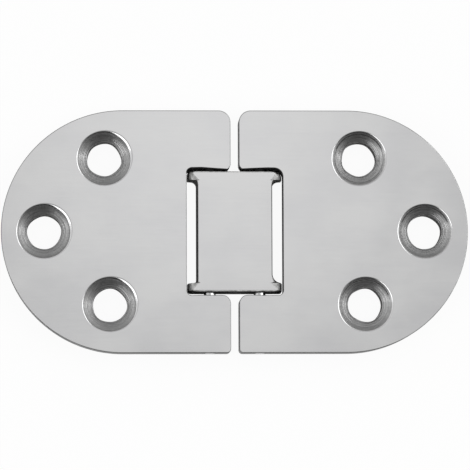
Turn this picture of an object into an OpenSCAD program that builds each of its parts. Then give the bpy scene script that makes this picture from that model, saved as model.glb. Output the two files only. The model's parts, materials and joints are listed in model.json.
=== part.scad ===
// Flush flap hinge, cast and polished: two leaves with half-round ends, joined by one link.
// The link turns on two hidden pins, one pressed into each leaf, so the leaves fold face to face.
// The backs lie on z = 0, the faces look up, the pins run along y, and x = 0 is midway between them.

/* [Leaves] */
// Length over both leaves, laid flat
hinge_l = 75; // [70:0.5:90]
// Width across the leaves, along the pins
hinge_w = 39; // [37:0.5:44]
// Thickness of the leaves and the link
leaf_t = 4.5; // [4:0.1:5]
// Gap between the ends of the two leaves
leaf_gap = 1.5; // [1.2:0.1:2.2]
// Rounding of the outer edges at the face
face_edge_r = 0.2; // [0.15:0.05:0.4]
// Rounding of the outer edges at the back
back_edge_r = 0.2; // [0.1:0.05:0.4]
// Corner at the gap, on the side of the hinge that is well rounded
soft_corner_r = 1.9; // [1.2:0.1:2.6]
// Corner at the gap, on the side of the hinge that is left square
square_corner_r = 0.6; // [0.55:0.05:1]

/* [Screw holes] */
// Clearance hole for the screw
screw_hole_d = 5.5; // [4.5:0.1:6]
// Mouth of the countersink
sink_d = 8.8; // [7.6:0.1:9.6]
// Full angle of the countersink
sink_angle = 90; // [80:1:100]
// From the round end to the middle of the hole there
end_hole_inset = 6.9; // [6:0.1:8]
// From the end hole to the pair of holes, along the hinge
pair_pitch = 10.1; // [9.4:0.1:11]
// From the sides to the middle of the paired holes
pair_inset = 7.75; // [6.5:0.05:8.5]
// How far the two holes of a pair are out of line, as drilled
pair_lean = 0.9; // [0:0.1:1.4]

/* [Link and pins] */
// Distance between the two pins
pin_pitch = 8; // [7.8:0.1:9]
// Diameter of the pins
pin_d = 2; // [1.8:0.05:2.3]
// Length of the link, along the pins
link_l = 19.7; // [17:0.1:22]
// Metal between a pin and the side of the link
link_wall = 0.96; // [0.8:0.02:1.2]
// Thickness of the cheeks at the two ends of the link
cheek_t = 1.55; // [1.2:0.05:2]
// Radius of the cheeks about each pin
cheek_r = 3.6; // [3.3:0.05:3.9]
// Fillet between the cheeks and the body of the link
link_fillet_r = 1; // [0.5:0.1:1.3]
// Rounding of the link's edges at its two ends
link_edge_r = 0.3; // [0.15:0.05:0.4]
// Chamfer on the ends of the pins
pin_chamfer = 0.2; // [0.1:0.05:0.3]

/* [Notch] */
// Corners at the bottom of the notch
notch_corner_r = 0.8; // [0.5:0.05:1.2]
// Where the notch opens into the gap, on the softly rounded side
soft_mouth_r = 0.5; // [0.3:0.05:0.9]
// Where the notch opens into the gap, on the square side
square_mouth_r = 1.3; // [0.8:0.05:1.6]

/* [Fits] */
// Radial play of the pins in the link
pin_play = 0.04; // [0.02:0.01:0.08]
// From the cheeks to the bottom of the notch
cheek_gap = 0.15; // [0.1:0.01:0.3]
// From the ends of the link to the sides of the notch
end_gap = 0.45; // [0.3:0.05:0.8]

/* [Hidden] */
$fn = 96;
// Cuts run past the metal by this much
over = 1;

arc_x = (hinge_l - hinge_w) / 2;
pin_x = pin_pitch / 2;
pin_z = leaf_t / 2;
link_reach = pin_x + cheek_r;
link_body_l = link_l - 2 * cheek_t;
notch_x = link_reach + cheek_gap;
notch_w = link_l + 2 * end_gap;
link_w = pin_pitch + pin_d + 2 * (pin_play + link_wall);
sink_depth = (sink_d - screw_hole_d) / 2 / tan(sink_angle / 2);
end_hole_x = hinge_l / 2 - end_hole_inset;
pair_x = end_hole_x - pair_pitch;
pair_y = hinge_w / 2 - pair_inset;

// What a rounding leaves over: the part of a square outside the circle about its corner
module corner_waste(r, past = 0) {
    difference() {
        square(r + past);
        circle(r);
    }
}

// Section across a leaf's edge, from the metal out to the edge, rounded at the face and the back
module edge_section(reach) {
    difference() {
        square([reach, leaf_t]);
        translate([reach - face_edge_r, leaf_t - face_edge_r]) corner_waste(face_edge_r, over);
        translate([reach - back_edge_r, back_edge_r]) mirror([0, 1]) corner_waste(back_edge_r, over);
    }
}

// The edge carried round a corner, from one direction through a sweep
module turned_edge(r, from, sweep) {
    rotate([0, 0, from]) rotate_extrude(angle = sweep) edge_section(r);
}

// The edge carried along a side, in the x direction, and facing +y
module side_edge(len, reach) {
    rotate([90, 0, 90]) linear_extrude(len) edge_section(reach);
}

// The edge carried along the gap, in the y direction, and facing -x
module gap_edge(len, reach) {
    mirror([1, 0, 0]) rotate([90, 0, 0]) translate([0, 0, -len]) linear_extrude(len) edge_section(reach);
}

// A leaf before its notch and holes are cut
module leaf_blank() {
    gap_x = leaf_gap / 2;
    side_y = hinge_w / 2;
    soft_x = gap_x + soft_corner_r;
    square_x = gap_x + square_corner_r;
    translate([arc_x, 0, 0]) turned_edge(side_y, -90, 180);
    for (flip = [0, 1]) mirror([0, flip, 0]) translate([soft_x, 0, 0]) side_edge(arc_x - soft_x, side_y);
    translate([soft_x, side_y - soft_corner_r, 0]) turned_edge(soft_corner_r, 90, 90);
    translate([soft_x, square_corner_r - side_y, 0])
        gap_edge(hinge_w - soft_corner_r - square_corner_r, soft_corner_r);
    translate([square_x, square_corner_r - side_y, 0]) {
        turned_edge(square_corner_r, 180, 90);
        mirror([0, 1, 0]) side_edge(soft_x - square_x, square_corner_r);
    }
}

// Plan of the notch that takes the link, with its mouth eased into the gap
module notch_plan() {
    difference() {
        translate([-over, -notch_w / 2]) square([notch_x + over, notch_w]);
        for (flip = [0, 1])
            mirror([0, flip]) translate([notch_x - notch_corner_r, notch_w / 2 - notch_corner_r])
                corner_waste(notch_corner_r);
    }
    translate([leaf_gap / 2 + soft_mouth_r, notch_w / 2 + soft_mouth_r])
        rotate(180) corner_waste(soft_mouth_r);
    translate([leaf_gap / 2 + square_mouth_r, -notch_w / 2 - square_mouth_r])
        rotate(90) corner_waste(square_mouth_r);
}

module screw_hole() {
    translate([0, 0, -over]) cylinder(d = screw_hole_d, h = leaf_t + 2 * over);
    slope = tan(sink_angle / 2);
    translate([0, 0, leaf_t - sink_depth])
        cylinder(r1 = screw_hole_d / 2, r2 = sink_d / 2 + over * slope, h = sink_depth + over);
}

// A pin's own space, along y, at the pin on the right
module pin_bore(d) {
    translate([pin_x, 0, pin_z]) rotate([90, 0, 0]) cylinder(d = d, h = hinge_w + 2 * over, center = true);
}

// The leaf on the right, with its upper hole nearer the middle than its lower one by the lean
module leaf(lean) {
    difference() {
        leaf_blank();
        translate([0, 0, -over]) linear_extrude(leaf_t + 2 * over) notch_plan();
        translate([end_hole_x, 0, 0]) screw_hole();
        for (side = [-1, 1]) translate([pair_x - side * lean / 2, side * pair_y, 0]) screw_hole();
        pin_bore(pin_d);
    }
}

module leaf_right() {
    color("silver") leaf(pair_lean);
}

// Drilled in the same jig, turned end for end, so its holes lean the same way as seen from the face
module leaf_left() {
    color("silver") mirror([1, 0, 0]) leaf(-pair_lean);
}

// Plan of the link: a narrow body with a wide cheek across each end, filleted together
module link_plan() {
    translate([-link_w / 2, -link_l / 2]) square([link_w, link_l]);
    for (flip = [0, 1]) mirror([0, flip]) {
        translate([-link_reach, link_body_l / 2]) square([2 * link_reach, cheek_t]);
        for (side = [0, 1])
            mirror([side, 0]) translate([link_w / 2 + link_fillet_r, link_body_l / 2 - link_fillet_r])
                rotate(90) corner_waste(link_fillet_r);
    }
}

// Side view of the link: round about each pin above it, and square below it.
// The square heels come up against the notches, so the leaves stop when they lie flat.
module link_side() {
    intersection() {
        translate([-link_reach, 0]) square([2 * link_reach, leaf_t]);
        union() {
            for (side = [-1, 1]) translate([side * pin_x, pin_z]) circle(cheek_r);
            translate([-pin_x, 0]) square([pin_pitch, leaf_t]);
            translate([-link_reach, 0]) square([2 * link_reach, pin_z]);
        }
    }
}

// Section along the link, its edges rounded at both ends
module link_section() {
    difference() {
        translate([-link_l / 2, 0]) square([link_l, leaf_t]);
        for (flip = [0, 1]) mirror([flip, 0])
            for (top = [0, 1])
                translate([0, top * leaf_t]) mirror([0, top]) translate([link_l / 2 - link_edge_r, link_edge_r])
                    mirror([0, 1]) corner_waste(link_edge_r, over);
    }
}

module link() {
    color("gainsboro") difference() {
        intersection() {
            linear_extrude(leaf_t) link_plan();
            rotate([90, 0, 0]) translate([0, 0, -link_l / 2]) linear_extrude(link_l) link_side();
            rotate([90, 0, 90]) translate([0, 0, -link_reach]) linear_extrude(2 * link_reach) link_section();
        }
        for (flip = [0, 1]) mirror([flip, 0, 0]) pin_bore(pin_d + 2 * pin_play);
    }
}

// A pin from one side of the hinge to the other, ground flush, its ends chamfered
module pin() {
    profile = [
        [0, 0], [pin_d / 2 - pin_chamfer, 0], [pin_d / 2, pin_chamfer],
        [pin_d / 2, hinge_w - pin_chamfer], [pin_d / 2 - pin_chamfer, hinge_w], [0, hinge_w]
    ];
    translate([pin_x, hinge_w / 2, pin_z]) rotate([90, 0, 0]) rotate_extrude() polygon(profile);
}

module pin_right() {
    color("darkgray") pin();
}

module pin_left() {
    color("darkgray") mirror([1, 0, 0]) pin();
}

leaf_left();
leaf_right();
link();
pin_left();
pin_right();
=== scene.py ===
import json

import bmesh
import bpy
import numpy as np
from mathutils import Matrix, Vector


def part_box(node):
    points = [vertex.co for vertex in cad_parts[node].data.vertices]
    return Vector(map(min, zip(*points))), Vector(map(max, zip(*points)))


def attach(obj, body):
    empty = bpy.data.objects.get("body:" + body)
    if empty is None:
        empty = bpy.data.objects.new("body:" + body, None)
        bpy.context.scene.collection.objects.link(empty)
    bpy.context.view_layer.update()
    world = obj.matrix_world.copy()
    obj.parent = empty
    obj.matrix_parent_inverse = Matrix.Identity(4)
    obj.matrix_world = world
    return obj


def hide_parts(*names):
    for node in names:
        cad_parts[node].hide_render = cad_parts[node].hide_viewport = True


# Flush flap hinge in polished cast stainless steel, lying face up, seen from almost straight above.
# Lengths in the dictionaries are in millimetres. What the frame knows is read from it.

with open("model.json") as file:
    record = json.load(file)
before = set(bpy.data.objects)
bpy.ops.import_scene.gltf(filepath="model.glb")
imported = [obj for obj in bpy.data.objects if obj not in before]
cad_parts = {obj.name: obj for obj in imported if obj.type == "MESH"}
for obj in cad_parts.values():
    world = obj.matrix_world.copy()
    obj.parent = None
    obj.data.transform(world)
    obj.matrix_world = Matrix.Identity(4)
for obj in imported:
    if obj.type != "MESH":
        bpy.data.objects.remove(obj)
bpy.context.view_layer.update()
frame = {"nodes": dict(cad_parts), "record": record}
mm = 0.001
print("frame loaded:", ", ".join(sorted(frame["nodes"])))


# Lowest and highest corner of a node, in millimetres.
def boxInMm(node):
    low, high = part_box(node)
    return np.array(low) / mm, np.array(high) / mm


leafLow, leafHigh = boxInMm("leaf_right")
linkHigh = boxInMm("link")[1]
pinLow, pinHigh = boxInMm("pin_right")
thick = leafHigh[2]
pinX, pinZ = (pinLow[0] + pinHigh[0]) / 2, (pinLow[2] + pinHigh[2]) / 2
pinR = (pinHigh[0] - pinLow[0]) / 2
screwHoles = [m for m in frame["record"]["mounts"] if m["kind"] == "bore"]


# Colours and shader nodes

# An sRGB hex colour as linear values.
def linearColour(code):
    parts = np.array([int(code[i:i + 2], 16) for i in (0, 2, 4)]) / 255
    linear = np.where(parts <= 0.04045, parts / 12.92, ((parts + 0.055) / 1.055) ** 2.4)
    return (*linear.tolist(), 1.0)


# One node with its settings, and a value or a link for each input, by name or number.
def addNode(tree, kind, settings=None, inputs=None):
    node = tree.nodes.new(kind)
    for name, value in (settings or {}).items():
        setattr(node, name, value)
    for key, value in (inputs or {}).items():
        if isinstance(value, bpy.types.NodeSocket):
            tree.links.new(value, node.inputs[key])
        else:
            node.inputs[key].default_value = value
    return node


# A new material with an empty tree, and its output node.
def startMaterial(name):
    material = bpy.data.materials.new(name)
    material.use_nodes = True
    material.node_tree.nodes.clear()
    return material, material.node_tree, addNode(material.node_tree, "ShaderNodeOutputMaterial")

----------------

* Task instructions
Everything from the first line of the data through the line containing "square_corner_r = 0.6; // [0.55:0.05:1]" should be echoed exactly. Add nothing.

* Answer to the problem
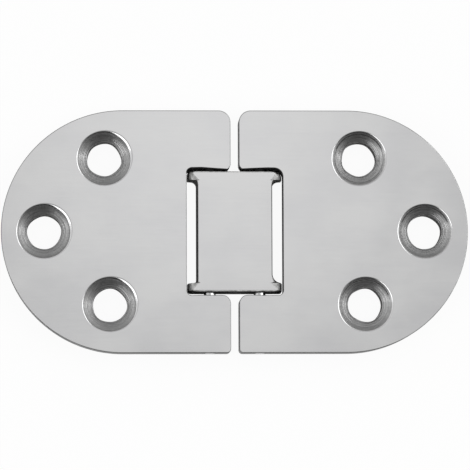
Turn this picture of an object into an OpenSCAD program that builds each of its parts. Then give the bpy scene script that makes this picture from that model, saved as model.glb. Output the two files only. The model's parts, materials and joints are listed in model.json.
=== part.scad ===
// Flush flap hinge, cast and polished: two leaves with half-round ends, joined by one link.
// The link turns on two hidden pins, one pressed into each leaf, so the leaves fold face to face.
// The backs lie on z = 0, the faces look up, the pins run along y, and x = 0 is midway between them.

/* [Leaves] */
// Length over both leaves, laid flat
hinge_l = 75; // [70:0.5:90]
// Width across the leaves, along the pins
hinge_w = 39; // [37:0.5:44]
// Thickness of the leaves and the link
leaf_t = 4.5; // [4:0.1:5]
// Gap between the ends of the two leaves
leaf_gap = 1.5; // [1.2:0.1:2.2]
// Rounding of the outer edges at the face
face_edge_r = 0.2; // [0.15:0.05:0.4]
// Rounding of the outer edges at the back
back_edge_r = 0.2; // [0.1:0.05:0.4]
// Corner at the gap, on the side of the hinge that is well rounded
soft_corner_r = 1.9; // [1.2:0.1:2.6]
// Corner at the gap, on the side of the hinge that is left square
square_corner_r = 0.6; // [0.55:0.05:1]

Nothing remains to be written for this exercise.